Rows from a 3D modeling dataset:
>>>>

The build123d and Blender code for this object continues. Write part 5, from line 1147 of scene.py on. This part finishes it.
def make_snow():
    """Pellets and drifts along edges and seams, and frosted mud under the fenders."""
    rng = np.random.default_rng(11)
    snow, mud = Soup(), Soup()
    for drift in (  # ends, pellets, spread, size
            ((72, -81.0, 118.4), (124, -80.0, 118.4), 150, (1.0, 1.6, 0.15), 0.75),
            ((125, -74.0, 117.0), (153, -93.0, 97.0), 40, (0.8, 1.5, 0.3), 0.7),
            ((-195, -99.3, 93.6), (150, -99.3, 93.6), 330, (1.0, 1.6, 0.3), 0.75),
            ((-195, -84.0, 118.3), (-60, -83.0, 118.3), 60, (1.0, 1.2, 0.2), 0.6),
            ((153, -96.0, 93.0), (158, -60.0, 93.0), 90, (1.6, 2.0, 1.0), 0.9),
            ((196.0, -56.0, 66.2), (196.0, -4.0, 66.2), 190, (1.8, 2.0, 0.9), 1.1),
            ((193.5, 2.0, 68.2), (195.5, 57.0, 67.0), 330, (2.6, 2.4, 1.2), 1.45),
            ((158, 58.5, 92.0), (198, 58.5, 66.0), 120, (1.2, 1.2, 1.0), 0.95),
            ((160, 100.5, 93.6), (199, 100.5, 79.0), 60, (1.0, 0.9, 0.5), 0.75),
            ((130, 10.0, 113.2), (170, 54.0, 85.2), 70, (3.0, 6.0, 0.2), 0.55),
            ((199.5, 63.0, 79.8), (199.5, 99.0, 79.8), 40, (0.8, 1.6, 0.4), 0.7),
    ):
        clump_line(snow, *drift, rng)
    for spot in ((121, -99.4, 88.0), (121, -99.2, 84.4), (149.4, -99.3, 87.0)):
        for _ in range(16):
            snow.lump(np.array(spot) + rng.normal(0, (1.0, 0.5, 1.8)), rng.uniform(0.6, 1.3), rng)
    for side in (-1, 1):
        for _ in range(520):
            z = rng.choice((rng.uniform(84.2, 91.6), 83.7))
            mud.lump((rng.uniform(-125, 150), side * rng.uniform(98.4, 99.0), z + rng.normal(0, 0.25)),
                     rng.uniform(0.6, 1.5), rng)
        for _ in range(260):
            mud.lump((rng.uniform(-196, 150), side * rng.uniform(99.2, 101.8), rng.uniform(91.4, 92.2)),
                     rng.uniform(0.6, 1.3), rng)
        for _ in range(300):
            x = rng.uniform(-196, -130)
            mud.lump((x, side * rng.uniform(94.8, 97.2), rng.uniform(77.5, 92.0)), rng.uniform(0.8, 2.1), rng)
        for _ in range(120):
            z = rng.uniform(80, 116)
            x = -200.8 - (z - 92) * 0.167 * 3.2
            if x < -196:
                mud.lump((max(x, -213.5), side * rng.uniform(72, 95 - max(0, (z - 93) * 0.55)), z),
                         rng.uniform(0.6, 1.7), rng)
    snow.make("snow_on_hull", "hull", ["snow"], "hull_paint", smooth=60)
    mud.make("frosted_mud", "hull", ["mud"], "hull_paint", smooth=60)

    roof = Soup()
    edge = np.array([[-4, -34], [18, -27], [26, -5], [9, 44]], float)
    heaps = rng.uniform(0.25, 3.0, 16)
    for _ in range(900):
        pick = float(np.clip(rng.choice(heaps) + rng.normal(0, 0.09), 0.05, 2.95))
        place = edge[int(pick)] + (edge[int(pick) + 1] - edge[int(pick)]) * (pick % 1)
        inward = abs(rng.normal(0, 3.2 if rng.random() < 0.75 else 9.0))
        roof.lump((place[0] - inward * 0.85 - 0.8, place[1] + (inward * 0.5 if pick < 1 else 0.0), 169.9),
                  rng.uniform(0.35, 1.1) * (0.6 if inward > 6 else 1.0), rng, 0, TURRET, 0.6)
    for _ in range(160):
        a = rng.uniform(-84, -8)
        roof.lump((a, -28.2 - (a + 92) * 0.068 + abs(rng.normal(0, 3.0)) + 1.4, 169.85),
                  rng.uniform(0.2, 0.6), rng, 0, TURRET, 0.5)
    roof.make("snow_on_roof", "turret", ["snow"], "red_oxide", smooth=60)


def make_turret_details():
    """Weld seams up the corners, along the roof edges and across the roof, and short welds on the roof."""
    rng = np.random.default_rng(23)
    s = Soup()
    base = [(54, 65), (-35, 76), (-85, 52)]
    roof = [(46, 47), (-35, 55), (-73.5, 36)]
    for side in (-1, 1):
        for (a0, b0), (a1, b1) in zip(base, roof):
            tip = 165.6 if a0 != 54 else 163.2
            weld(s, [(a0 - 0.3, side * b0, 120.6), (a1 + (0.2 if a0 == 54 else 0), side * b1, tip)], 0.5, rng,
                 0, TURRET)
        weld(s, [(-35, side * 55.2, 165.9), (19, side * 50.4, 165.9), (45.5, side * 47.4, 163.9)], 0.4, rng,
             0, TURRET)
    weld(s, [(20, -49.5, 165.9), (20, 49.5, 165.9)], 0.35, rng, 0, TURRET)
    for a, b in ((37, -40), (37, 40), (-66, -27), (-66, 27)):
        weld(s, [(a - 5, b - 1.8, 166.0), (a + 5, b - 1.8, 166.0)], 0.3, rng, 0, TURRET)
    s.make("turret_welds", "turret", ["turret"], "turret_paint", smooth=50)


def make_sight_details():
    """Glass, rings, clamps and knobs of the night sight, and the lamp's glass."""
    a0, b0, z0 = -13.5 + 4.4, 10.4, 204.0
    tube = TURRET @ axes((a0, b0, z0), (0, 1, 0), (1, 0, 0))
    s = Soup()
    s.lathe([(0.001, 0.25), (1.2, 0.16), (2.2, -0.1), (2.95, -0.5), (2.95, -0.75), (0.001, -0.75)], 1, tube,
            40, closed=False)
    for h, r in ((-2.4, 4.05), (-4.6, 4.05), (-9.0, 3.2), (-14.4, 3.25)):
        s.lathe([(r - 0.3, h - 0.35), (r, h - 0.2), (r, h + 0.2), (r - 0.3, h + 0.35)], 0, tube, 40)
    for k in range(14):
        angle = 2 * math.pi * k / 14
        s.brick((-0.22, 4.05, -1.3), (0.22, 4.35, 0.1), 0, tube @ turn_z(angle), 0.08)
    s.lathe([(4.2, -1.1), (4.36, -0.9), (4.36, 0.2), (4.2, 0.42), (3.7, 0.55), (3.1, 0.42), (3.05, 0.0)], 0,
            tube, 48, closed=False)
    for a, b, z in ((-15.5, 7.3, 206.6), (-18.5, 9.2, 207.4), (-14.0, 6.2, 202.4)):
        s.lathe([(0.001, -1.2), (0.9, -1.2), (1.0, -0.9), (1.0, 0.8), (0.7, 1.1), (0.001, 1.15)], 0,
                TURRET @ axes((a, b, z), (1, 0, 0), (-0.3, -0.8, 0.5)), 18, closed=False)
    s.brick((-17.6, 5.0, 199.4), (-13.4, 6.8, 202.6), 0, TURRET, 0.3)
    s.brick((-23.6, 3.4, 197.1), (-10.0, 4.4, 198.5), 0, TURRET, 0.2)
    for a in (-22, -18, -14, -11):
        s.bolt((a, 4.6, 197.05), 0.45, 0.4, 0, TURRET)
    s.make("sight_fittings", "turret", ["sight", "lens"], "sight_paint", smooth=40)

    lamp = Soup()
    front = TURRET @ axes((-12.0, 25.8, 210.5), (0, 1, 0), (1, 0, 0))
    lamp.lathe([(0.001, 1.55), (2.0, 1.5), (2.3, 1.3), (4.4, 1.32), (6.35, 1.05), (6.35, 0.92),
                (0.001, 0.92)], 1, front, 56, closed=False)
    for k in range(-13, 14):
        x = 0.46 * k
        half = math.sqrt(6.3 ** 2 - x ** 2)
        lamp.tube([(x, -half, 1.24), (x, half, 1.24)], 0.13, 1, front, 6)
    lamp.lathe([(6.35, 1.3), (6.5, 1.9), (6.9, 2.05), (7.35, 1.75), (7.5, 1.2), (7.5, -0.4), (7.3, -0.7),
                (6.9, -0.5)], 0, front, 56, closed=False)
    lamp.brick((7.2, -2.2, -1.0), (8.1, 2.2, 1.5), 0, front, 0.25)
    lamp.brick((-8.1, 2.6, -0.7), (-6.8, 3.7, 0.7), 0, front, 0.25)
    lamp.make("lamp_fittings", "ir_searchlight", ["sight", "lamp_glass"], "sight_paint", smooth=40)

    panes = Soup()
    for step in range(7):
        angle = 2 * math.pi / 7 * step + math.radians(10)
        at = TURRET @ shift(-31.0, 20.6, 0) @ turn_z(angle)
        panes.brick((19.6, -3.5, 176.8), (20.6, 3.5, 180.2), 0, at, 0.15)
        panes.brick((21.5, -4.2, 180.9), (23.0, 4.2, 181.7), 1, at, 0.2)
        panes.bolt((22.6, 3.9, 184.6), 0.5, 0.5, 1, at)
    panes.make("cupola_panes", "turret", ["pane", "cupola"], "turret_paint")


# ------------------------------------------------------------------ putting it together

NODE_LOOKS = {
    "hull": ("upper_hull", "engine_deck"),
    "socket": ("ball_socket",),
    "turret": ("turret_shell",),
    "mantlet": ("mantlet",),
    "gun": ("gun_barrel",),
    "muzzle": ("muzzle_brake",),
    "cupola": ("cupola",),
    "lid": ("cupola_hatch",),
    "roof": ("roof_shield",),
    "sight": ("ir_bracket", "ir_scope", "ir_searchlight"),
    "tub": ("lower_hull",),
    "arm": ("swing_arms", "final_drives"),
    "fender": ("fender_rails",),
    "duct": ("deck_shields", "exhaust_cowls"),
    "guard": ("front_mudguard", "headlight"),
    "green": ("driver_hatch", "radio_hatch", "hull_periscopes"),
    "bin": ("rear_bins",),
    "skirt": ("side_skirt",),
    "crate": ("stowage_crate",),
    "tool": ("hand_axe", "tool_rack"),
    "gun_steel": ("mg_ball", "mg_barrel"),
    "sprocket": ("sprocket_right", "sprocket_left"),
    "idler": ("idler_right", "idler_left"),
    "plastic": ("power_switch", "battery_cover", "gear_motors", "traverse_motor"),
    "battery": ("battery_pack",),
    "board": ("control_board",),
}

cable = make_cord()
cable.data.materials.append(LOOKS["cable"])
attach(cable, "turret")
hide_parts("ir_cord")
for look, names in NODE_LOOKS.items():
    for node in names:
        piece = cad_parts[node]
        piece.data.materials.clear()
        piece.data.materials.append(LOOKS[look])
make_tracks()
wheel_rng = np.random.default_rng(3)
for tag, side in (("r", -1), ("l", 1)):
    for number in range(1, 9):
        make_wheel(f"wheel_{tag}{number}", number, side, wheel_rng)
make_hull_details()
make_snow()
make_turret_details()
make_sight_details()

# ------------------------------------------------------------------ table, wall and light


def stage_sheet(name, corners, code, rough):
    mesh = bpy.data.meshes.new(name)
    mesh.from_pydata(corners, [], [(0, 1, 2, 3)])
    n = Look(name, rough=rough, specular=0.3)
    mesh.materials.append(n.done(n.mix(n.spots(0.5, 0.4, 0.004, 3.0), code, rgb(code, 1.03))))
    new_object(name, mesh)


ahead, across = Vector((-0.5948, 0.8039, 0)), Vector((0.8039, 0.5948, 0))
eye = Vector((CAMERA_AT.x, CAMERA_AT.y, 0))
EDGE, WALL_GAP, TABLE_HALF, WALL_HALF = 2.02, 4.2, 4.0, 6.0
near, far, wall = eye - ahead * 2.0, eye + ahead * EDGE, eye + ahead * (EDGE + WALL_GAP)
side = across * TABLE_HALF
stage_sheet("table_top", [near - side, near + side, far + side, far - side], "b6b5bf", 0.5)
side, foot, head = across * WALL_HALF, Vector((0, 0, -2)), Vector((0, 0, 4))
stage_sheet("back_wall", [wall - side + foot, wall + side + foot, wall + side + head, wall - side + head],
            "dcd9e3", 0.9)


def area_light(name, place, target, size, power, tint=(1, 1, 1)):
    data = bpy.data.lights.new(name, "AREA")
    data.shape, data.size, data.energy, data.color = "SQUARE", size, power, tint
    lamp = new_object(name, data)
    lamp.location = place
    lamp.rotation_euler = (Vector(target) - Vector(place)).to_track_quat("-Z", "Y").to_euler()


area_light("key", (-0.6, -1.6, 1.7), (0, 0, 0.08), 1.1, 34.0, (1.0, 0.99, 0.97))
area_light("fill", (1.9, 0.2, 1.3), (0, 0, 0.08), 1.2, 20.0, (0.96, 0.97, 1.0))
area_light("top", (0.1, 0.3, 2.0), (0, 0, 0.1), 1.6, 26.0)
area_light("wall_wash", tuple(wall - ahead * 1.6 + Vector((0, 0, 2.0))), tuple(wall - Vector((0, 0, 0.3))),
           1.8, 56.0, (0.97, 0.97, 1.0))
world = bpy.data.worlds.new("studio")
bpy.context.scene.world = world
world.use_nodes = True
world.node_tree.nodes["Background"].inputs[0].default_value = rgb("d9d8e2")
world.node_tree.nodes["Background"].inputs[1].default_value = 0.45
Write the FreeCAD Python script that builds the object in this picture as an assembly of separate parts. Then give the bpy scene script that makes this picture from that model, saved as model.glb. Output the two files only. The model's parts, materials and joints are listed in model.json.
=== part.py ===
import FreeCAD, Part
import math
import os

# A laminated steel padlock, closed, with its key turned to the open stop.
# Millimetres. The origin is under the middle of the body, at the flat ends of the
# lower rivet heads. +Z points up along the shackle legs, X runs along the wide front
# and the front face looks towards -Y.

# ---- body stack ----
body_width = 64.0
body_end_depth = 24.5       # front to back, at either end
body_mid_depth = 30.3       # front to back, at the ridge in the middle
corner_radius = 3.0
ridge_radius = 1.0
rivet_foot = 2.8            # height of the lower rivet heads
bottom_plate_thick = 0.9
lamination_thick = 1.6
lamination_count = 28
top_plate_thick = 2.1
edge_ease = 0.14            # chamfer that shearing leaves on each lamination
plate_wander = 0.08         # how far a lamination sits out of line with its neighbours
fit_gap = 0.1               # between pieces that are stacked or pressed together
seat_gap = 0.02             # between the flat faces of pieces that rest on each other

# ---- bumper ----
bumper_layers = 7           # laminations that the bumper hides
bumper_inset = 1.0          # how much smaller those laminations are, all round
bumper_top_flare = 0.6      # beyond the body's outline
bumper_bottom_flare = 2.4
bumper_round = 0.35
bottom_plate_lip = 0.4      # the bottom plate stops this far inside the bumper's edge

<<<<

WRITTEN PROBLEM: Where a line holds the string "cable", copy that line.

FINAL RESULT:
cable = make_cord()
cable.data.materials.append(LOOKS["cable"])
attach(cable, "turret")